Returns the natural parameters of the categorical distribution over mixture components in the latent space given an observation.

Parameters:

params – Model parameters (natural coordinates)
x – Observable data point

Returns:

Array of shape (n_components-1,) with categorical natural parameters

posterior_assignments(params: Array, x: Array) → Array[source]¶

Compute posterior assignment probabilities p(Z|x).

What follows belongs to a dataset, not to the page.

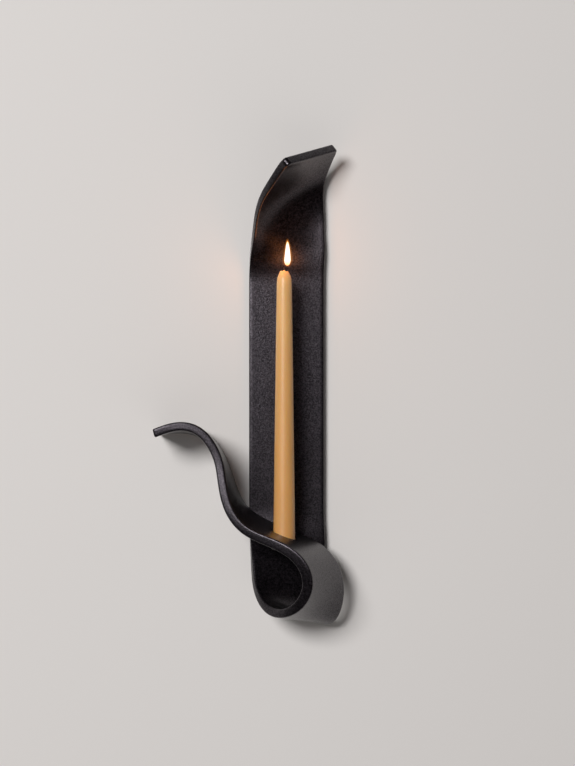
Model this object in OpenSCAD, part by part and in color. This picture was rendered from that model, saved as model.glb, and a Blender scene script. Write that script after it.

Returns the posterior probability distribution over mixture components in the latent space given an observation.

Parameters:

params – Model parameters (natural coordinates)
x – Observable data point

Returns:

Array of shape (n_components,) giving p(z_k|x) for each component k

Factory Functions¶

differentiable_hmog(obs_dim: int, obs_rep: ObsRep, lat_dim: int, pst_rep: PstRep, n_components: int) → DifferentiableHMoG[source]¶

Create a differentiable hierarchical mixture of Gaussians model.

This function constructs a hierarchical model combining: 1. A bottom layer with a linear Gaussian model reducing observables to first-level latents 2. A top layer with a Gaussian mixture model for modelling the latent distribution

This model supports optimization via log-likelihood gradient descent. Uses full covariance Gaussians in the latent space.

symmetric_hmog(obs_dim: int, obs_rep: ObsRep, lat_dim: int, lat_rep: PositiveDefinite, n_components: int) → SymmetricHMoG[source]¶

Create a symmetric hierarchical mixture of Gaussians model.

Supports optimization via log-likelihood gradient descent with additional functionality (e.g., join_conjugated) not available in DifferentiableHMoG. The symmetric structure means posterior and prior use the same latent parameterization.

Trade-off: Matrix inversions happen in the space of full covariance matrices over the latent space, which can be slower than DifferentiableHMoG.

analytic_hmog(obs_dim: int, obs_rep: ObsRep, lat_dim: int, n_components: int) → AnalyticHMoG[source]¶

Create an analytic hierarchical mixture of Gaussians model.

Enables closed-form expectation-maximization for learning and bidirectional parameter conversion between natural and mean coordinates. Requires full covariance Gaussians in the latent space for complete analytical tractability.